What you will do: Determine how many lines in these records hold "pose". Only the number is wanted.
-*-
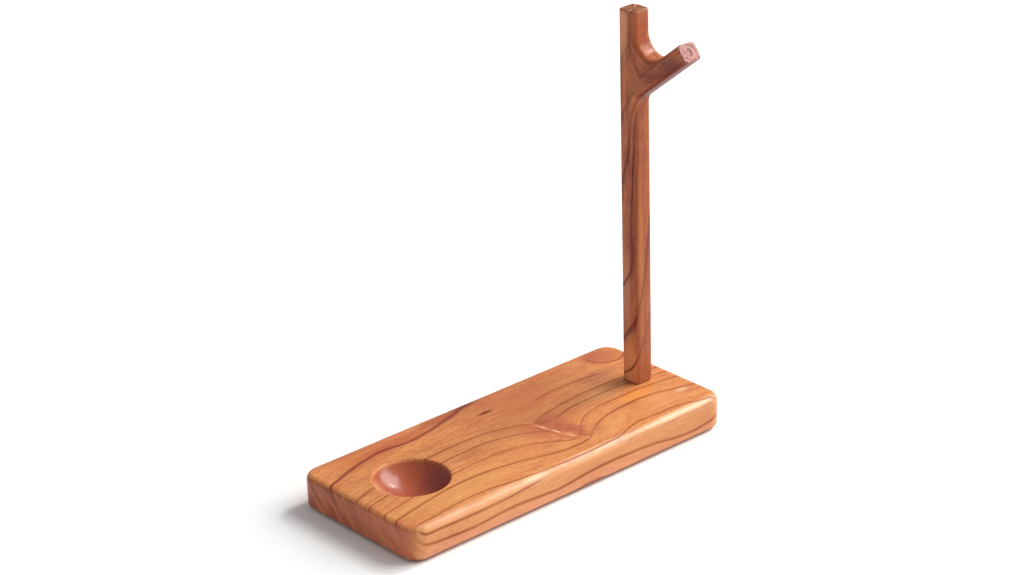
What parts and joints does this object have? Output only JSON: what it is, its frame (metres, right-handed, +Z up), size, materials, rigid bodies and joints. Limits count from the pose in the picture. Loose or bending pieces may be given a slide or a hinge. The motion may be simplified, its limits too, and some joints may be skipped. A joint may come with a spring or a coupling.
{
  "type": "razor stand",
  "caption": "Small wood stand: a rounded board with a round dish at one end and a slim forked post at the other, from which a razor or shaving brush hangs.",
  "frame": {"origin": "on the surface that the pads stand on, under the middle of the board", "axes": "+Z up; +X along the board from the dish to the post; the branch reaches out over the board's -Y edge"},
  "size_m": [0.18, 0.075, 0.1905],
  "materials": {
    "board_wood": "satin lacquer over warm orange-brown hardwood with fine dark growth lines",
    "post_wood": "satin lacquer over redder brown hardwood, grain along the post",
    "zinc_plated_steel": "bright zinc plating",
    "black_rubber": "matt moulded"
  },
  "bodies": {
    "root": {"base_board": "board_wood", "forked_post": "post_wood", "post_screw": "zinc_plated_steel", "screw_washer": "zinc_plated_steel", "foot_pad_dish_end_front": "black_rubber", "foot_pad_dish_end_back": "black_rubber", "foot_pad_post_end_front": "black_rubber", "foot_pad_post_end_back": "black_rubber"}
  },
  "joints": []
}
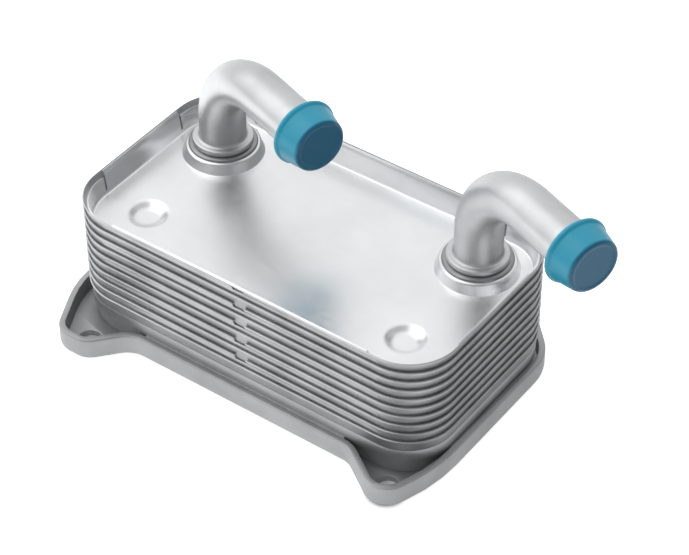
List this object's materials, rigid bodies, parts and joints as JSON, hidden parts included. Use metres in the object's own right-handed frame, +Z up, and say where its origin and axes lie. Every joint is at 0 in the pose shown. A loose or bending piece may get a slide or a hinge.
-*-
Response: 2